**AIM OF THE EXERCISE**: Return exactly the lines that run from the beginning through the line containing "const EDGE_STEPS = 7;", both included, and no others.

**DATA PROVIDED**:
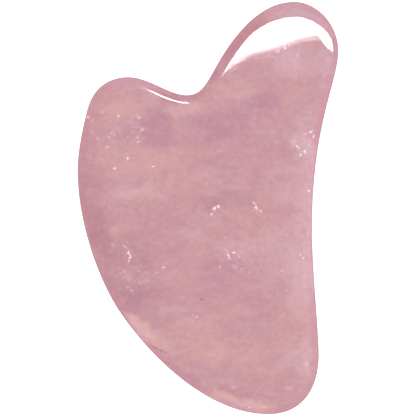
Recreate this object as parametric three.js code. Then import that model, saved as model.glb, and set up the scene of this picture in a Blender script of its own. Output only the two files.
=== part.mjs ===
// A gua sha scraper: one flat board of polished rose quartz for stroking the face and neck.
// Millimetres, +Z up. It lies on its lower face, with +Y toward the tall upper lobe.
// The origin is under the middle of its outline, on the surface that it rests on.
import * as THREE from "three";

// Driving dimensions.
const THICKNESS = 6;
const RIM_ROUNDING = 2.6; // how far in from the rim the edge is rounded, along most of the outline
const CREST_ROUNDING = 5.4; // the same at the crest of the upper lobe, which is ground softer
const THROAT_ROUNDING = 2; // the same in the throat between the shoulder and the lobe
const CREST = new THREE.Vector2(17, 35.9);
const CREST_REACH = 5; // how fast the crest's soft rounding fades into the ordinary rim
const THROAT = new THREE.Vector2(-5, 22.5);
const THROAT_REACH = 9.5; // how fast the throat's tight rounding fades into the ordinary rim

// How finely the surface is divided.
const STATIONS = 144; // around the outline
const EDGE_STEPS = 7; // from the rim up to a flat face

// The outline, counter-clockwise from the hollow side. Each knot gives a place, the heading of
// the outline there in degrees, and how far the curve's handles reach before and after it.
const OUTLINE = [
  { x: 20.2, y: -4.1, heading: 90, before: 7.5, after: 20.5 }, // hollow side, for the neck
  { x: 25.3, y: 30.5, heading: 90, before: 6, after: 5 }, // upper lobe, outermost
  { x: 16.7, y: 40, heading: 180, before: 4.5, after: 6.5 }, // upper lobe, top
  { x: 2, y: 28.2, heading: 240, before: 6.5, after: 4.5 }, // flank of the lobe
  { x: -4.1, y: 21.9, heading: 180, before: 3, after: 3.5 }, // throat, for the jaw
  { x: -15.5, y: 25.4, heading: 180, before: 4, after: 2 }, // shoulder, top
  { x: -23.3, y: 19.4, heading: 254, before: 5.5, after: 1 }, // shoulder, side
  { x: -25.3, y: 7.2, heading: 270, before: 5, after: 10 }, // full side, outermost
  { x: -17.2, y: -20, heading: 304, before: 7, after: 12 }, // full side, for the cheek
  { x: 11.7, y: -40, heading: 360, before: 11, after: 7 }, // foot
  { x: 21.5, y: -28.5, heading: 90, before: 6, after: 4.5 }, // heel
];

// A point a handle's length from a knot, forward along its heading or back from it.
function handle(knot, reach) {
  const angle = THREE.MathUtils.degToRad(knot.heading);
  return [knot.x + reach * Math.cos(angle), knot.y + reach * Math.sin(angle)];
}

function makeOutline() {
  const outline = new THREE.Shape();
  outline.moveTo(OUTLINE[0].x, OUTLINE[0].y);
  OUTLINE.forEach((from, index) => {
    const to = OUTLINE[(index + 1) % OUTLINE.length];
    outline.bezierCurveTo(...handle(from, from.after), ...handle(to, -to.before), to.x, to.y);
  });
  return outline;
}

// 1 at a place on the rim, falling smoothly to 0 away from it.
function nearness(point, place, reach) {
  return Math.exp(-point.distanceToSquared(place) / (2 * reach * reach));
}

function roundingAt(point) {
  const crest = (CREST_ROUNDING - RIM_ROUNDING) * nearness(point, CREST, CREST_REACH);
  const throat = (THROAT_ROUNDING - RIM_ROUNDING) * nearness(point, THROAT, THROAT_REACH);
  return RIM_ROUNDING + crest + throat;
}

// The rim's stations: where each lies, which way is inward, and how wide its rounding is.
function makeStations() {
  const points = makeOutline().getSpacedPoints(STATIONS).slice(0, STATIONS);
  return points.map((point, index) => {
    const ahead = points[(index + 1) % STATIONS];
    const behind = points[(index + STATIONS - 1) % STATIONS];
    const along = ahead.clone().sub(behind).normalize();
    return { point, inward: new THREE.Vector2(-along.y, along.x), rounding: roundingAt(point) };
  });
}

// Rings of vertices from the edge of the lower face, around the rim, to the edge of the upper
// face. Each station's section is half an ellipse, so the rim is full and has no flat land.
function makeRings(stations) {
  const rings = [];
  for (let step = -EDGE_STEPS; step <= EDGE_STEPS; step++) {
    const turn = ((Math.PI / 2) * step) / EDGE_STEPS;
    const height = (THICKNESS / 2) * (1 + Math.sin(turn));
    rings.push(
      stations.map(({ point, inward, rounding }) => {
        const place = point.clone().addScaledVector(inward, rounding * (1 - Math.cos(turn)));
        return new THREE.Vector3(place.x, place.y, height);
      }),
    );
  }
  return rings;
}

function makeBoardGeometry() {
  const rings = makeRings(makeStations());
  const positions = rings.flat().flatMap((vertex) => vertex.toArray());
  const faces = [];
  for (let ring = 0; ring + 1 < rings.length; ring++) {
    for (let station = 0; station < STATIONS; station++) {
      const next = (station + 1) % STATIONS;
      const [a, b] = [ring * STATIONS + station, ring * STATIONS + next];
      const [c, d] = [a + STATIONS, b + STATIONS];
      faces.push(a, b, d, a, d, c);
    }
  }
  const upper = (rings.length - 1) * STATIONS;
  for (const [i, j, k] of THREE.ShapeUtils.triangulateShape(rings.at(-1), [])) {
    faces.push(upper + i, upper + j, upper + k);
    faces.push(k, j, i);
  }
  const geometry = new THREE.BufferGeometry();
  geometry.setAttribute("position", new THREE.Float32BufferAttribute(positions, 3));
  geometry.setIndex(faces);
  geometry.computeVertexNormals();
  return geometry;
}

// Polished rose quartz: milky pink, glossy and not metallic.
const roseQuartz = new THREE.MeshStandardMaterial({ color: 0xce9da5, roughness: 0.12, metalness: 0 });

const scraperStone = new THREE.Mesh(makeBoardGeometry(), roseQuartz);
scraperStone.name = "scraper_stone";

const scraper = new THREE.Group();
scraper.add(scraperStone);

export default scraper;
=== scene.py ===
"""A gua sha scraper: one flat board of polished rose quartz, lying on a pale table."""
import math
import bpy
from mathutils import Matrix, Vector


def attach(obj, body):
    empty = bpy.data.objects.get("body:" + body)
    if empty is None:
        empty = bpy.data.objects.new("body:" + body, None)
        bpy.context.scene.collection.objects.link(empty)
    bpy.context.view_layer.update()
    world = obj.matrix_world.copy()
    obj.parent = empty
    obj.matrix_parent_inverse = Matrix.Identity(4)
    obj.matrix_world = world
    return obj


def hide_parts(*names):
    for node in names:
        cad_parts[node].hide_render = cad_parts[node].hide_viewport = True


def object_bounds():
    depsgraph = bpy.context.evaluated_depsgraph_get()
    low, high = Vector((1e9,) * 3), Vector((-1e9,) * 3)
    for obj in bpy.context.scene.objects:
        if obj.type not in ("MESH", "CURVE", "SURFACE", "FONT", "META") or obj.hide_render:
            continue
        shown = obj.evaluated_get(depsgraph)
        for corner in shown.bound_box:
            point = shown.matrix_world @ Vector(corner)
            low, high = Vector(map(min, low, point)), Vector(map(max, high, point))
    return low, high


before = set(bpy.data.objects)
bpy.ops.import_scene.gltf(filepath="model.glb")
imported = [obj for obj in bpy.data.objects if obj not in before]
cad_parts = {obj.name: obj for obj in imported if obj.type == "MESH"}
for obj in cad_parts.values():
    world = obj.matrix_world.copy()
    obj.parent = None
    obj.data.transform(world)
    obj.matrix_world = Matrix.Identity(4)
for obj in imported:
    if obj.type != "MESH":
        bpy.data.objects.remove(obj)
board_low, board_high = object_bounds()

MM = 0.001
THICKNESS = board_high.z - board_low.z

# How the rim is ground, in millimetres: how far in from the rim its rounding reaches.
RIM_ROUNDING = 2.6
CREST_ROUNDING = 5.4  # at the crest of the upper lobe
THROAT_ROUNDING = 2.0  # in the throat between the shoulder and the lobe
CREST = (17.0, 35.9)
CREST_REACH = 5.0
THROAT = (-5.0, 22.5)
THROAT_REACH = 9.5

# How finely the board's surface is divided.
STATIONS = 540  # around the outline
EDGE_STEPS = 20  # from the rim up to a flat face
SAME_PLACE = 1e-6  # metres: corners closer than this are one corner

# The outline, counter-clockwise from the hollow side: x and y in millimetres, the heading in
# degrees, and how far the curve's handles reach before and after the knot.
OUTLINE = [
    (20.2, -4.1, 90, 7.5, 20.5),  # hollow side, for the neck
    (25.3, 30.5, 90, 6, 5),  # upper lobe, outermost
    (16.7, 40, 180, 4.5, 6.5),  # upper lobe, top
    (2, 28.2, 240, 6.5, 4.5),  # flank of the lobe
    (-4.1, 21.9, 180, 3, 3.5),  # throat, for the jaw
    (-15.5, 25.4, 180, 4, 2),  # shoulder, top
    (-23.3, 19.4, 254, 5.5, 1),  # shoulder, side
    (-25.3, 7.2, 270, 5, 10),  # full side, outermost
    (-17.2, -20, 304, 7, 12),  # full side, for the cheek
    (11.7, -40, 360, 11, 7),  # foot
    (21.5, -28.5, 90, 6, 4.5),  # heel
]


# ---------------------------------------------------------------------------
# Small helpers for building node trees
# ---------------------------------------------------------------------------

def feed(tree, socket, value):
    """Gives a socket its value: a number, a colour, or the output that feeds it."""
    if isinstance(value, bpy.types.NodeSocket):
        tree.links.new(value, socket)
    else:
        socket.default_value = value


def put(tree, kind, inputs=None, **settings):
    """Adds a node, with its settings and the values of its inputs."""
    made = tree.nodes.new(kind)
    for name, value in settings.items():
        setattr(made, name, value)
    for name, value in (inputs or {}).items():
        feed(tree, made.inputs[name], value)
    return made


def calc(tree, operation, *values, clamp=False):
    """One step of arithmetic on numbers."""
    inputs = dict(enumerate(values))
    return put(tree, "ShaderNodeMath", inputs, operation=operation, use_clamp=clamp).outputs[0]


def aim(tree, operation, *values):
    """One step of arithmetic on places or directions."""
    made = put(tree, "ShaderNodeVectorMath", dict(enumerate(values)), operation=operation)
    return made.outputs["Value" if operation in ("LENGTH", "DISTANCE") else "Vector"]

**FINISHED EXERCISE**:
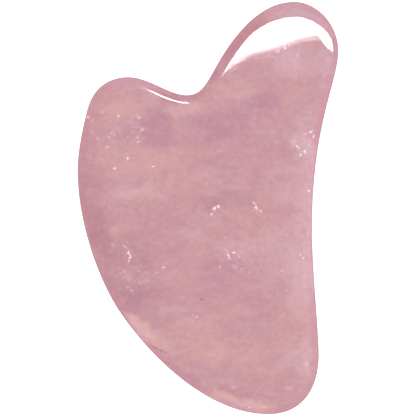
Recreate this object as parametric three.js code. Then import that model, saved as model.glb, and set up the scene of this picture in a Blender script of its own. Output only the two files.
=== part.mjs ===
// A gua sha scraper: one flat board of polished rose quartz for stroking the face and neck.
// Millimetres, +Z up. It lies on its lower face, with +Y toward the tall upper lobe.
// The origin is under the middle of its outline, on the surface that it rests on.
import * as THREE from "three";

// Driving dimensions.
const THICKNESS = 6;
const RIM_ROUNDING = 2.6; // how far in from the rim the edge is rounded, along most of the outline
const CREST_ROUNDING = 5.4; // the same at the crest of the upper lobe, which is ground softer
const THROAT_ROUNDING = 2; // the same in the throat between the shoulder and the lobe
const CREST = new THREE.Vector2(17, 35.9);
const CREST_REACH = 5; // how fast the crest's soft rounding fades into the ordinary rim
const THROAT = new THREE.Vector2(-5, 22.5);
const THROAT_REACH = 9.5; // how fast the throat's tight rounding fades into the ordinary rim

// How finely the surface is divided.
const STATIONS = 144; // around the outline
const EDGE_STEPS = 7; // from the rim up to a flat face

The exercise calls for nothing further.